*por Chico D`Angelo
Aparente descaso com a Copa é saudável: o pouco entusiasmo é a prova de que o futebol está longe de ser uma diversão alienante
A proximidade da Copa do Mundo levanta uma série de questões sobre as relações entre o esporte e a política. Há quem defenda a ideia de que futebol e política não se misturam; como se um jogo extremamente popular pudesse não ser político. A rigor, políticos são todos os atos das mulheres e dos homens em sociedade.
A Copa de 1934, realizada na Itália fascista e utilizada por Benito Mussolini para fazer a propaganda de seu governo, não é um exemplo isolado. Outros torneios mundiais foram profundamente marcados pela politização do certamente.
Podemos lembrar, por exemplo, da intensa propaganda que a ditadura militar brasileira fez do triunfo da seleção na Copa do Mundo de 1970, vinculando o título do Brasil ao “milagre econômico” dos sombrios tempos do presidente Médici. A Copa de 1978, realizada na Argentina durante a sangrenta ditadura militar no país vizinho, é outra em que essa relação ficou bastante evidenciada.

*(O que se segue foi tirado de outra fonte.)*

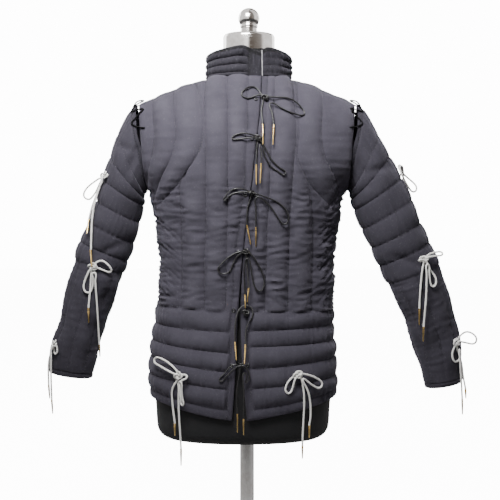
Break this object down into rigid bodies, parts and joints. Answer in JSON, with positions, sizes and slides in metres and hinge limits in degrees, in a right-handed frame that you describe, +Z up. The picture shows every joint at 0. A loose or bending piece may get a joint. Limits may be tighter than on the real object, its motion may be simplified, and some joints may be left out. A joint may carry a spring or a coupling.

Diversos observadores e analistas têm apontado a pouca mobilização popular que até agora se verifica no Brasil em relação ao certame de 2018. A tradição das ruas pintadas, das pessoas vestidas de verde e amarelo, do sucesso das músicas compostas para apoiar a seleção no Mundial, parece estar ausente nos dias atuais.
Há quem aponte esse aparente desinteresse como resultado da profunda crise em que o país está mergulhado, sobretudo após o golpe que colocou Michel Temer no poder. Há quem ressalte que a maioria esmagadora dos convocados para a seleção atua na Europa, o que diminui o vínculo entre os atletas e a torcida. Há ainda quem veja no desanimo atual um reflexo da traumática derrota para a Alemanha em 2014.

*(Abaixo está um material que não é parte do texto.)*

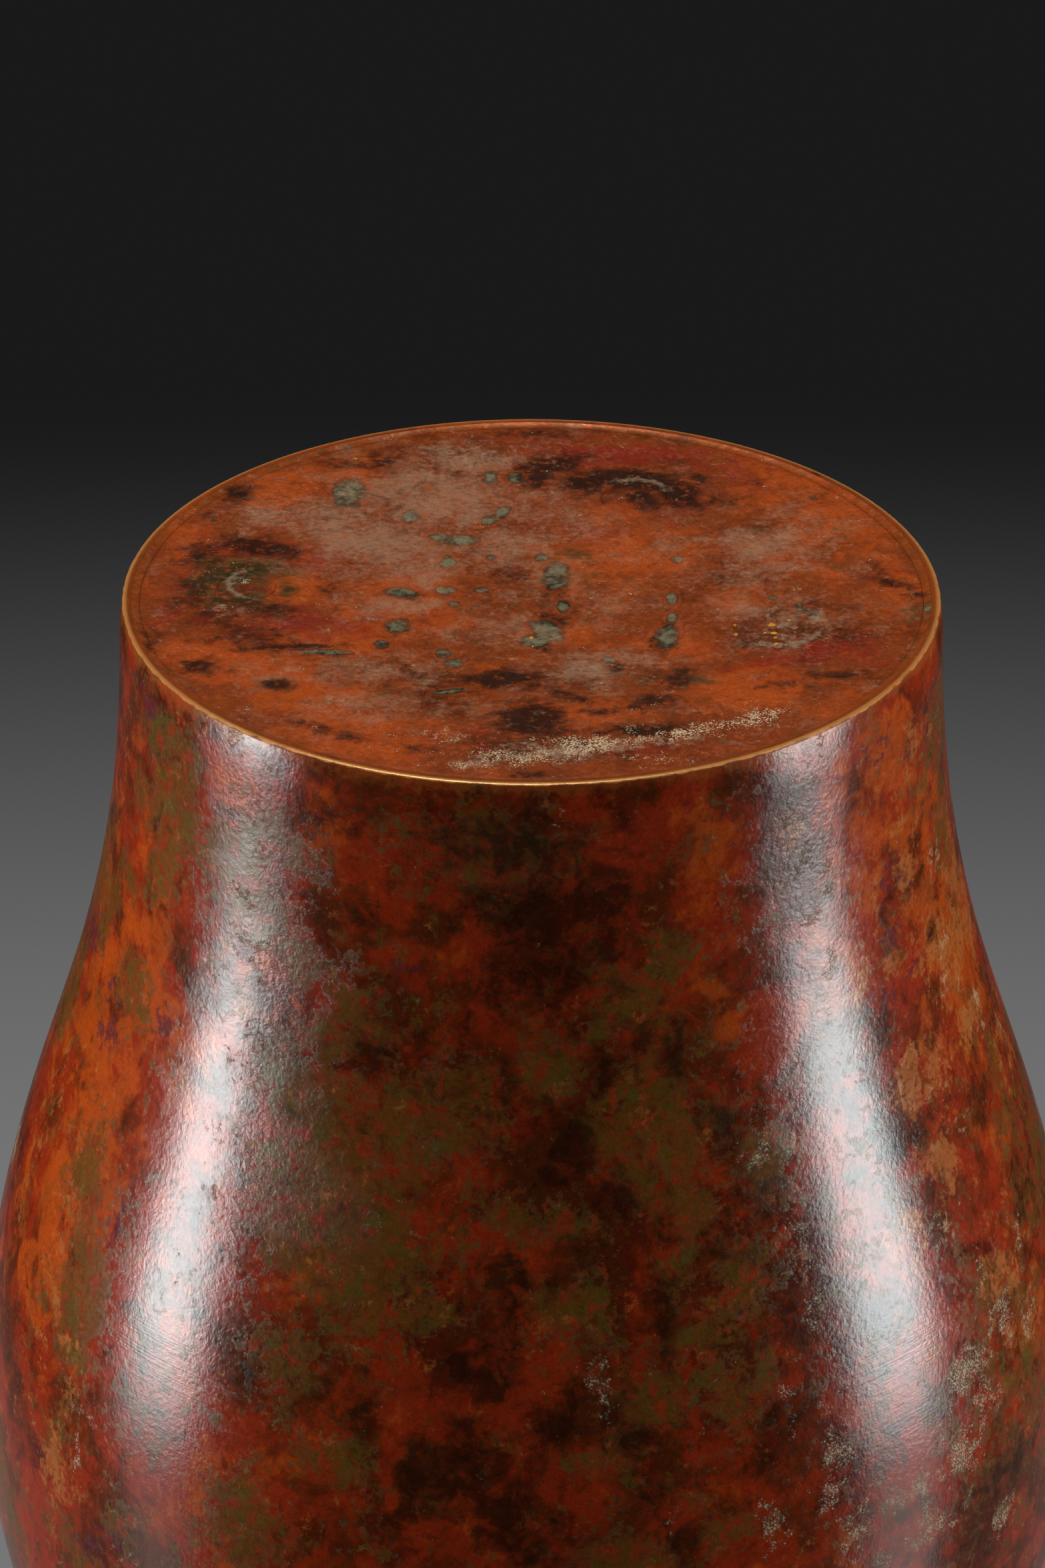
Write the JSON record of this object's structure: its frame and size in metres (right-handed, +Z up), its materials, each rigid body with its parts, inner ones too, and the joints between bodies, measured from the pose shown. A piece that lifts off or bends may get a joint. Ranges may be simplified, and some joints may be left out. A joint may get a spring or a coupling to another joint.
{
  "type": "bronze vase",
  "caption": "Cast bronze baluster vase: round foot with a soldered-in dished base plate, full belly, short neck and flared mouth, finished in a mottled red patina.",
  "frame": {"origin": "centre of the plane that the foot rests on", "axes": "+Z up along the vase's axis, from the foot to the mouth; -Y towards the side that the picture shows, where the vase stands upside down"},
  "size_m": [0.1594, 0.1594, 0.2466],
  "materials": {
    "body_patina": "cast bronze with a glossy, mottled vermilion, maroon and olive patina",
    "base_patina": "cast bronze with a satin, mottled orange-red patina and grey-green spots",
    "solder": "hard solder, worn to an amber line",
    "base_plugs": "hammered bronze, dark green-brown patina",
    "wall_plugs": "bronze dressed flush, dark brown patina"
  },
  "bodies": {
    "root": {"body_lower": "body_patina", "body_shoulder": "body_patina", "body_neck": "body_patina", "base_plate": "base_patina", "base_solder_ring": "solder", "base_plug_back": "base_plugs", "base_plug_front": "base_plugs", "base_plug_right": "base_plugs", "base_plug_left": "base_plugs", "wall_plug_front_left": "wall_plugs", "wall_plug_front_right": "wall_plugs", "wall_plug_back_left": "wall_plugs", "wall_plug_back_right": "wall_plugs"}
  },
  "joints": []
}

Considero saudável esse aparente descaso com a Copa do Mundo e aposto que, na hora dos jogos, a torcida pela seleção brasileira vai ser intensa e apaixonada como sempre foi. O pouco entusiasmo é a prova de que o futebol está longe de ser uma diversão alienante da política do pão e circo. Não foi o uso espúrio do triunfo da seleção em 1970 que sustentou a ditadura militar. Foram os tanques de guerra e a repressão brutal, como ressaltou João Saldanha, o técnico que comandou o time nas eliminatórias para a Copa e foi afastado pouco antes do Mundial.
É possível assistir à Copa, torcer pela seleção, se integrar apaixonadamente ao jogo, sem esquecer-se da luta contra a crise, o desgaste das instituições, o desmonte do patrimônio público brasileiro, as ameaças aos direitos dos trabalhadores, o descalabro do desabastecimento que assombrou o país, o abandono de um projeto soberano de nação, as escusas transações que envolveram recentemente a própria CBF.

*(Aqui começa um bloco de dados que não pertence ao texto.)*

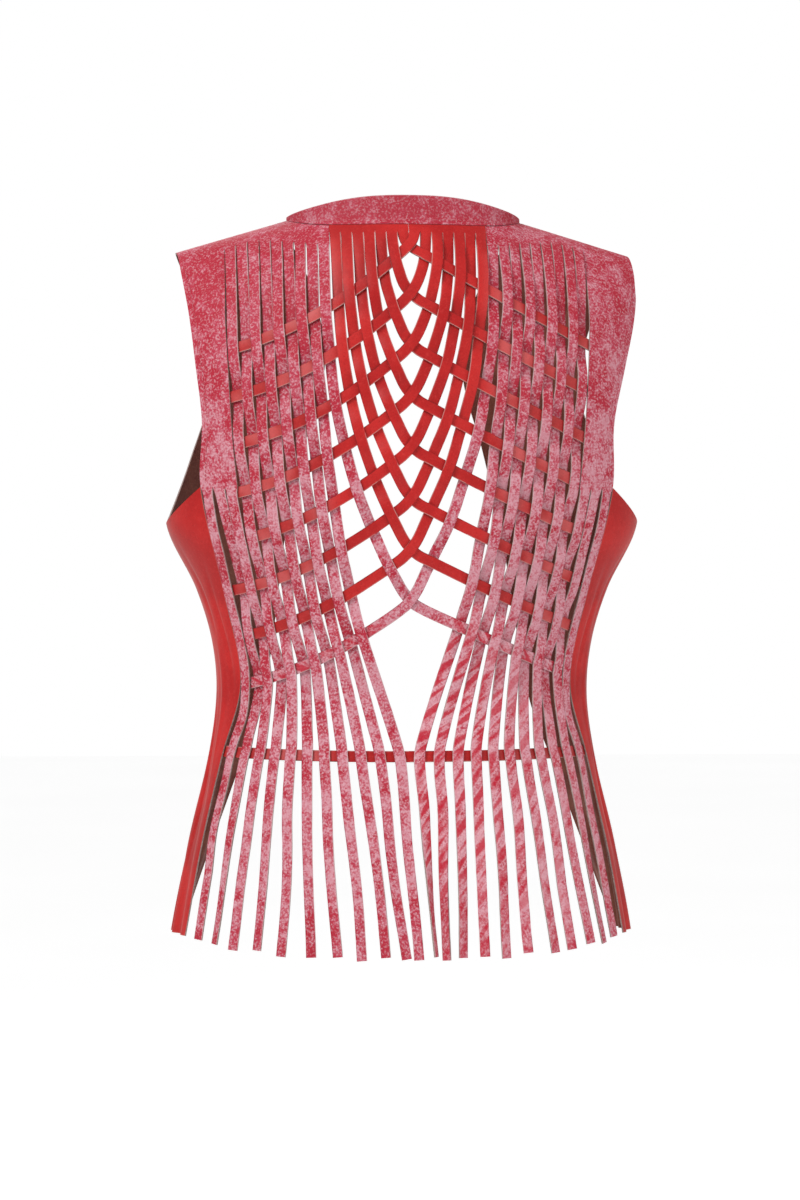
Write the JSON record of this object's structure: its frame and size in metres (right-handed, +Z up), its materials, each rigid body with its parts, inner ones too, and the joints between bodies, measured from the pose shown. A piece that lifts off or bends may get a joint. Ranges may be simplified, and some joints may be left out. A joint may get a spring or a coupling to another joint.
{
  "type": "leather vest with a woven strip back and fringe",
  "caption": "Sleeveless leather vest, open at the front, with a slit back woven of its own strips that hang as a fringe.",
  "frame": {"origin": "midway between the two points where the shoulder seams meet the neckband", "axes": "+Z up, back of the garment towards +Y, wearer's left towards +X"},
  "size_m": [0.3812, 0.2173, 0.6008],
  "materials": {
    "smooth_red_leather": "smooth, with a soft sheen",
    "frosted_red_leather": "scuffed, with a pale haze"
  },
  "bodies": {
    "root": {"neckband": "frosted_red_leather", "yoke_left": "smooth_red_leather", "yoke_right": "smooth_red_leather", "back_left": "frosted_red_leather", "back_right": "frosted_red_leather", "front_left": "smooth_red_leather", "front_right": "smooth_red_leather", "belt_strip": "smooth_red_leather"}
  },
  "joints": []
}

O amor pelo futebol é um patrimônio do povo brasileiro. Não façamos dele um sentimento alienante, a serviço de um nacionalismo despolitizado, socialmente descompromissado com as difíceis tarefas que o Brasil tem pela frente no campo dos direitos sociais, da economia, da cultura e do exercício da democracia.
Torcer, festejar, vibrar, lutar, protestar, se organizar, ir às ruas para comemorar o gol e ir às ruas para reivindicar direitos sociais não podem ser tarefas excludentes. A festa não nos exime da responsabilidade com o Brasil em um momento tão difícil. A responsabilidade com o país não tira, por outro lado, o nosso direito de celebrar a vida entre gols, derrotas e conquistas da seleção canarinho.
Estaremos na torcida e na luta, pelo hexa e por um país melhor.